-- Start DATA LINES --

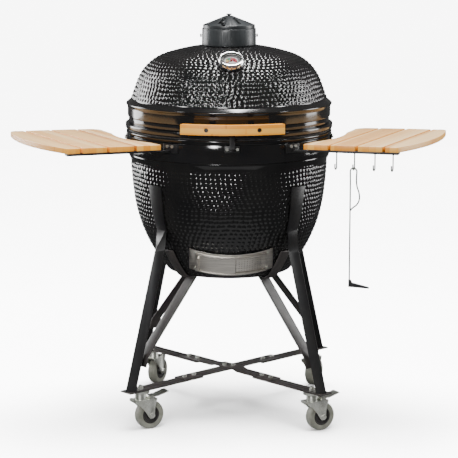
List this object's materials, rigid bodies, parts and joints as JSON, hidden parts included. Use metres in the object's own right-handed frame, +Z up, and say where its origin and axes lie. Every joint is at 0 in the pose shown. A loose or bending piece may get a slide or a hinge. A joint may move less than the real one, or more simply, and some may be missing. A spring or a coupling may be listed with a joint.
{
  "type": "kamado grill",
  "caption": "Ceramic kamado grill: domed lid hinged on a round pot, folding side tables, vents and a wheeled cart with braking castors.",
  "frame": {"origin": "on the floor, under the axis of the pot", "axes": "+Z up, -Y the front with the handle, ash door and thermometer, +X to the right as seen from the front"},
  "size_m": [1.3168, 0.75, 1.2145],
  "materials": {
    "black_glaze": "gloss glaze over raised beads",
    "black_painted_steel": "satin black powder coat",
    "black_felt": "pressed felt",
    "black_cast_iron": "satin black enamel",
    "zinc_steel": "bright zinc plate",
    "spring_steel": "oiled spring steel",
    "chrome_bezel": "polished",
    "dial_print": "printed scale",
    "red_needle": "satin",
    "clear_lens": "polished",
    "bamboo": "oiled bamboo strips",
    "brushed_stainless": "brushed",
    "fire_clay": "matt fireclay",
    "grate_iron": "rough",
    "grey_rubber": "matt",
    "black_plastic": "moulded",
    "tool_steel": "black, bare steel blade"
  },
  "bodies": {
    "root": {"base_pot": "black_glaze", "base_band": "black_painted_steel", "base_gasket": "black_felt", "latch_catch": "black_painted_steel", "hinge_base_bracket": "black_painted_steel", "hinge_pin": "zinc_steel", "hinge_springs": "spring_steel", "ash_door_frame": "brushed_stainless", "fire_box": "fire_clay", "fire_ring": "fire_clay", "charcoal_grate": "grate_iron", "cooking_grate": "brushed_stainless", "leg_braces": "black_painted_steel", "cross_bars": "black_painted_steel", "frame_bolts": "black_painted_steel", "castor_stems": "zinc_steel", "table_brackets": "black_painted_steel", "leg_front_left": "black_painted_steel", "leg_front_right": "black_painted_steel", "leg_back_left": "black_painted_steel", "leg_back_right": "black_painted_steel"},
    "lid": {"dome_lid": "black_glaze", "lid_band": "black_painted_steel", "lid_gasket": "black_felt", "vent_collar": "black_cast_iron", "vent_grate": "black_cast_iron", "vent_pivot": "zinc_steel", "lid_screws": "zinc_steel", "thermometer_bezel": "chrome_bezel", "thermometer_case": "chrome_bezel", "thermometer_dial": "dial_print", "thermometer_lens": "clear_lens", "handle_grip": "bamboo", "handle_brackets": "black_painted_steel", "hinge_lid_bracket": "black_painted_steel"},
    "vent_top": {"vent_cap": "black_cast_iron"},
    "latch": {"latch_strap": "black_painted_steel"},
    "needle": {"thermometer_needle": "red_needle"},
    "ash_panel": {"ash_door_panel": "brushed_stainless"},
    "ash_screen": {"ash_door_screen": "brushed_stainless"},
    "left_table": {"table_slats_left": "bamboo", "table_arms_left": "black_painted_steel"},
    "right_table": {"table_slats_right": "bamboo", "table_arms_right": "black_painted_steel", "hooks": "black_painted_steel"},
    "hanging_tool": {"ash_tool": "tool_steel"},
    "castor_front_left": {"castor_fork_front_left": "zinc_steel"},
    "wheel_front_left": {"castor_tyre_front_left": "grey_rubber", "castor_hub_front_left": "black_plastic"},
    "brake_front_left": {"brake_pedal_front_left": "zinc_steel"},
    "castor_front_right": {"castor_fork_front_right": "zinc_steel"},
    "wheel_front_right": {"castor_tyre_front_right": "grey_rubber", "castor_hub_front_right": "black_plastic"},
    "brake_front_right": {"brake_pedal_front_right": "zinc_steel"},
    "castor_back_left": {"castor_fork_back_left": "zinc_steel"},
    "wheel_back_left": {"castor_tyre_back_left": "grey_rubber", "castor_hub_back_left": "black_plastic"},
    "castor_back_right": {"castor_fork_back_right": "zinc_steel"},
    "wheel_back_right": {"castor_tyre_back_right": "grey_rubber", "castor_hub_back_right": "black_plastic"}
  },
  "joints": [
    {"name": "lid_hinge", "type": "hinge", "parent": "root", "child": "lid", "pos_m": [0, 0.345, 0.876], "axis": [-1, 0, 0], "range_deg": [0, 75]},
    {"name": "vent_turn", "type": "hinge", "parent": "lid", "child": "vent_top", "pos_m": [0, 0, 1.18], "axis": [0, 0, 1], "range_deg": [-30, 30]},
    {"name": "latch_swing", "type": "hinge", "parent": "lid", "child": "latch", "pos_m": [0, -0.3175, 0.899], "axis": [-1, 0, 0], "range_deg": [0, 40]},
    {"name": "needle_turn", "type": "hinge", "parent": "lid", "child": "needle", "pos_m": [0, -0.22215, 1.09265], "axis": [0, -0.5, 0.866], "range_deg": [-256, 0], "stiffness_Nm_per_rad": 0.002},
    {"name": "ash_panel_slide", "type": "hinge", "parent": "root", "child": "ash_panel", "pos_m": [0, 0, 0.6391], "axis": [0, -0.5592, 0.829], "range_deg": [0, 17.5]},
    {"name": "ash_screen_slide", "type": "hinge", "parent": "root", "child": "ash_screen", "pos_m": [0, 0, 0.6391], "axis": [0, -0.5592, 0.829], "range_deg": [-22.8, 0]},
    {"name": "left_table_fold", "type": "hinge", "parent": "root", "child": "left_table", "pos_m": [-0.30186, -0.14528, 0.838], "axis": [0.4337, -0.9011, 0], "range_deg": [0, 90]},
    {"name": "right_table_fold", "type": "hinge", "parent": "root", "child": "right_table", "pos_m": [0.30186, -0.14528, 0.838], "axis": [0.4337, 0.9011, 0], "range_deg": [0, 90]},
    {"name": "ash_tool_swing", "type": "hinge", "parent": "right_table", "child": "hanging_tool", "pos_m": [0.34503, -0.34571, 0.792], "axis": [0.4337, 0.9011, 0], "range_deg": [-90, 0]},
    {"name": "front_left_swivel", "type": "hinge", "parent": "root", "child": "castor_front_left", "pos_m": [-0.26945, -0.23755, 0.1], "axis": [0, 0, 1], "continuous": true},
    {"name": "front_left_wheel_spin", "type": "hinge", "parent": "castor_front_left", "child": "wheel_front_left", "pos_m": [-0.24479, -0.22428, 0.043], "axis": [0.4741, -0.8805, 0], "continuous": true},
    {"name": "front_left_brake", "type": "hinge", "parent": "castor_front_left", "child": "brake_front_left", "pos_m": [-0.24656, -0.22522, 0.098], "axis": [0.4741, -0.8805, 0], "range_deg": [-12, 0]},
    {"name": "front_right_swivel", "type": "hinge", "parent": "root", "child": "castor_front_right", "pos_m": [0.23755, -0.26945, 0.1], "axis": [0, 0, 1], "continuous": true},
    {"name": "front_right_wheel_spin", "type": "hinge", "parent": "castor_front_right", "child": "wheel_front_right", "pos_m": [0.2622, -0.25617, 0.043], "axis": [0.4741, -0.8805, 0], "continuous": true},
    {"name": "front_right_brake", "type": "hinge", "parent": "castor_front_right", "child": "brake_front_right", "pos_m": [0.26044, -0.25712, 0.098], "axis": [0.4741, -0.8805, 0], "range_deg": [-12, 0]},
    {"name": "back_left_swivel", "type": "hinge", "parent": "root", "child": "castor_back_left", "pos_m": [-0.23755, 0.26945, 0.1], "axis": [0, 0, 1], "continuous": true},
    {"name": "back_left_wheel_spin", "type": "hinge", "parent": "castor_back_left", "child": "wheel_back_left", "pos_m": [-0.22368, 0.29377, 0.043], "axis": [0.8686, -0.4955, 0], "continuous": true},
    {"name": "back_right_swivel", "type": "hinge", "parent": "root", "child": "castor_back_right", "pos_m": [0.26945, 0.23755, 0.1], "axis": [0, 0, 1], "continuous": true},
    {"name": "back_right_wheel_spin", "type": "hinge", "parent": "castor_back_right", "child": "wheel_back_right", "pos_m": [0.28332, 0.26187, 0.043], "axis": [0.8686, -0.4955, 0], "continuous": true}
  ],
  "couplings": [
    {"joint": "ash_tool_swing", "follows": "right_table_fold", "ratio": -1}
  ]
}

-- End DATA LINES --

_INSTRUCTIONS FOR THE TASK_
All lines in the data that contain the word "axes" should be copied.

_SOLUTION BELOW_
List this object's materials, rigid bodies, parts and joints as JSON, hidden parts included. Use metres in the object's own right-handed frame, +Z up, and say where its origin and axes lie. Every joint is at 0 in the pose shown. A loose or bending piece may get a slide or a hinge. A joint may move less than the real one, or more simply, and some may be missing. A spring or a coupling may be listed with a joint.
  "frame": {"origin": "on the floor, under the axis of the pot", "axes": "+Z up, -Y the front with the handle, ash door and thermometer, +X to the right as seen from the front"},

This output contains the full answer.